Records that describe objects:
** Begin **
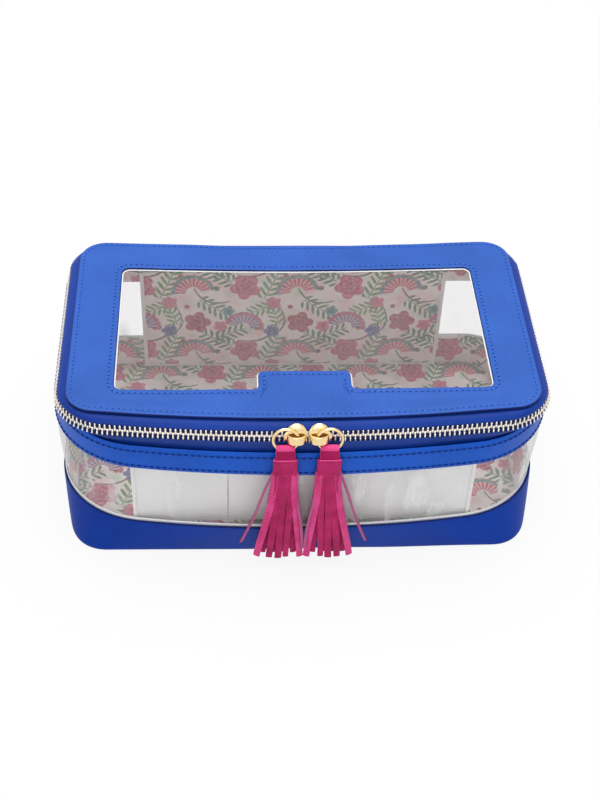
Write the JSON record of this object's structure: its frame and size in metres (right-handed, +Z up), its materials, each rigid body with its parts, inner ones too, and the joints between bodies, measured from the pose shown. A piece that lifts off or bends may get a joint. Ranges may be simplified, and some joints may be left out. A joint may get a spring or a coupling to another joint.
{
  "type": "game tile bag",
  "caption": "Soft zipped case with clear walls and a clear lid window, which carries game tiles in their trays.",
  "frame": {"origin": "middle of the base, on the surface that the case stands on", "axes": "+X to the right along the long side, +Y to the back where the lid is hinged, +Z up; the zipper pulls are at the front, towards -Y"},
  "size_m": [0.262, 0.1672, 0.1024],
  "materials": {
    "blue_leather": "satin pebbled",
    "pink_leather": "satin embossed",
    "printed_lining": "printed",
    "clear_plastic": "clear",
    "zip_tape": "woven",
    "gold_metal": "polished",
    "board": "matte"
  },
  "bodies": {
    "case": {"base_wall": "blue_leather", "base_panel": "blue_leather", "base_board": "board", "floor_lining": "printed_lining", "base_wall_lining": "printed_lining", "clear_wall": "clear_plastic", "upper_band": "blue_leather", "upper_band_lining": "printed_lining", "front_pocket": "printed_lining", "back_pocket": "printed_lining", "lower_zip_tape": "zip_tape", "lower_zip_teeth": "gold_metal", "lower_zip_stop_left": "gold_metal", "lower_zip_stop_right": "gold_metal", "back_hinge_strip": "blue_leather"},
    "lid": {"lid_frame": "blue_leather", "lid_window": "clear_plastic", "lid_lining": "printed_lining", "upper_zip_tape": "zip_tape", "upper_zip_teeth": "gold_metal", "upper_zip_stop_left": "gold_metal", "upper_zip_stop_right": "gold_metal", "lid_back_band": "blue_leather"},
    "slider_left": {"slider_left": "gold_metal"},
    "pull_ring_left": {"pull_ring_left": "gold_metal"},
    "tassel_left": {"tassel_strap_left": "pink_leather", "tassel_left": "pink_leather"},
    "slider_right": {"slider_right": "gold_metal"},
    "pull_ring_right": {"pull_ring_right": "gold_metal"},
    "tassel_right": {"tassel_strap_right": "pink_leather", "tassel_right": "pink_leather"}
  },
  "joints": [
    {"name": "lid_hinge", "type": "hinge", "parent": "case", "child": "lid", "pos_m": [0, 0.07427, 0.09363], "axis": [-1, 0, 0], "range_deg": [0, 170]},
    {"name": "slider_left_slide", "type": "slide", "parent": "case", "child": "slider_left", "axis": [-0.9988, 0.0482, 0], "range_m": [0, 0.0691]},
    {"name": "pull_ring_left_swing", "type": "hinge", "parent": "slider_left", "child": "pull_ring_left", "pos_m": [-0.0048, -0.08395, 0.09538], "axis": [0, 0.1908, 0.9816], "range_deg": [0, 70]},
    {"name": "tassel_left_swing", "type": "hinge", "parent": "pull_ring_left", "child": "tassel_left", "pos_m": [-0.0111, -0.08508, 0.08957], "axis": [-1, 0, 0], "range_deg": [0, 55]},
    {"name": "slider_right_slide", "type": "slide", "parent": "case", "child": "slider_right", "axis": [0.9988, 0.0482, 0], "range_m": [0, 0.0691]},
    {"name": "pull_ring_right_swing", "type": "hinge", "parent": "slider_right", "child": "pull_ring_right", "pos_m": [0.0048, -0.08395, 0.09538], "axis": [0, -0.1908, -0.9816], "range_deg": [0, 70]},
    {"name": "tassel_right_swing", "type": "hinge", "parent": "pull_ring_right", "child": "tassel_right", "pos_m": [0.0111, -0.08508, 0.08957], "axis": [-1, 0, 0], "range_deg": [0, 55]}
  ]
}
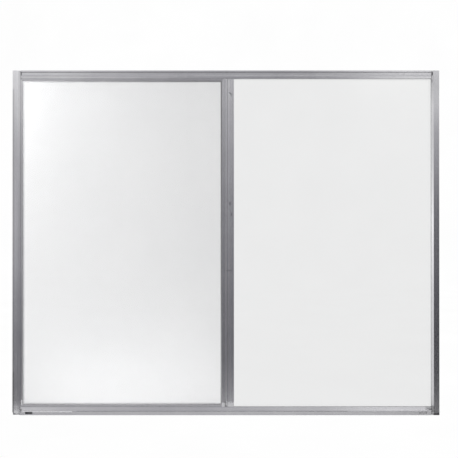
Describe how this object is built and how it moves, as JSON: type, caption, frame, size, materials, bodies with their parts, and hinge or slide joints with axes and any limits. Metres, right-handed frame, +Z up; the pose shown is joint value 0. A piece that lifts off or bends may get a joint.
** End **
Return each line of the data exactly as written above.

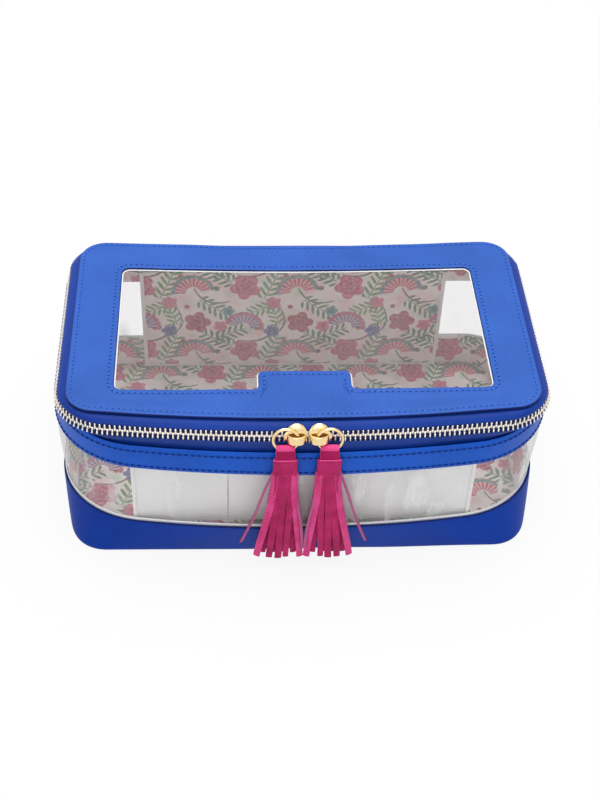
Write the JSON record of this object's structure: its frame and size in metres (right-handed, +Z up), its materials, each rigid body with its parts, inner ones too, and the joints between bodies, measured from the pose shown. A piece that lifts off or bends may get a joint. Ranges may be simplified, and some joints may be left out. A joint may get a spring or a coupling to another joint.
{
  "type": "game tile bag",
  "caption": "Soft zipped case with clear walls and a clear lid window, which carries game tiles in their trays.",
  "frame": {"origin": "middle of the base, on the surface that the case stands on", "axes": "+X to the right along the long side, +Y to the back where the lid is hinged, +Z up; the zipper pulls are at the front, towards -Y"},
  "size_m": [0.262, 0.1672, 0.1024],
  "materials": {
    "blue_leather": "satin pebbled",
    "pink_leather": "satin embossed",
    "printed_lining": "printed",
    "clear_plastic": "clear",
    "zip_tape": "woven",
    "gold_metal": "polished",
    "board": "matte"
  },
  "bodies": {
    "case": {"base_wall": "blue_leather", "base_panel": "blue_leather", "base_board": "board", "floor_lining": "printed_lining", "base_wall_lining": "printed_lining", "clear_wall": "clear_plastic", "upper_band": "blue_leather", "upper_band_lining": "printed_lining", "front_pocket": "printed_lining", "back_pocket": "printed_lining", "lower_zip_tape": "zip_tape", "lower_zip_teeth": "gold_metal", "lower_zip_stop_left": "gold_metal", "lower_zip_stop_right": "gold_metal", "back_hinge_strip": "blue_leather"},
    "lid": {"lid_frame": "blue_leather", "lid_window": "clear_plastic", "lid_lining": "printed_lining", "upper_zip_tape": "zip_tape", "upper_zip_teeth": "gold_metal", "upper_zip_stop_left": "gold_metal", "upper_zip_stop_right": "gold_metal", "lid_back_band": "blue_leather"},
    "slider_left": {"slider_left": "gold_metal"},
    "pull_ring_left": {"pull_ring_left": "gold_metal"},
    "tassel_left": {"tassel_strap_left": "pink_leather", "tassel_left": "pink_leather"},
    "slider_right": {"slider_right": "gold_metal"},
    "pull_ring_right": {"pull_ring_right": "gold_metal"},
    "tassel_right": {"tassel_strap_right": "pink_leather", "tassel_right": "pink_leather"}
  },
  "joints": [
    {"name": "lid_hinge", "type": "hinge", "parent": "case", "child": "lid", "pos_m": [0, 0.07427, 0.09363], "axis": [-1, 0, 0], "range_deg": [0, 170]},
    {"name": "slider_left_slide", "type": "slide", "parent": "case", "child": "slider_left", "axis": [-0.9988, 0.0482, 0], "range_m": [0, 0.0691]},
    {"name": "pull_ring_left_swing", "type": "hinge", "parent": "slider_left", "child": "pull_ring_left", "pos_m": [-0.0048, -0.08395, 0.09538], "axis": [0, 0.1908, 0.9816], "range_deg": [0, 70]},
    {"name": "tassel_left_swing", "type": "hinge", "parent": "pull_ring_left", "child": "tassel_left", "pos_m": [-0.0111, -0.08508, 0.08957], "axis": [-1, 0, 0], "range_deg": [0, 55]},
    {"name": "slider_right_slide", "type": "slide", "parent": "case", "child": "slider_right", "axis": [0.9988, 0.0482, 0], "range_m": [0, 0.0691]},
    {"name": "pull_ring_right_swing", "type": "hinge", "parent": "slider_right", "child": "pull_ring_right", "pos_m": [0.0048, -0.08395, 0.09538], "axis": [0, -0.1908, -0.9816], "range_deg": [0, 70]},
    {"name": "tassel_right_swing", "type": "hinge", "parent": "pull_ring_right", "child": "tassel_right", "pos_m": [0.0111, -0.08508, 0.08957], "axis": [-1, 0, 0], "range_deg": [0, 55]}
  ]
}
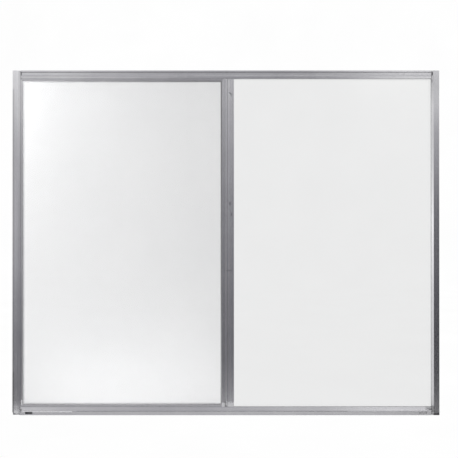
Describe how this object is built and how it moves, as JSON: type, caption, frame, size, materials, bodies with their parts, and hinge or slide joints with axes and any limits. Metres, right-handed frame, +Z up; the pose shown is joint value 0. A piece that lifts off or bends may get a joint.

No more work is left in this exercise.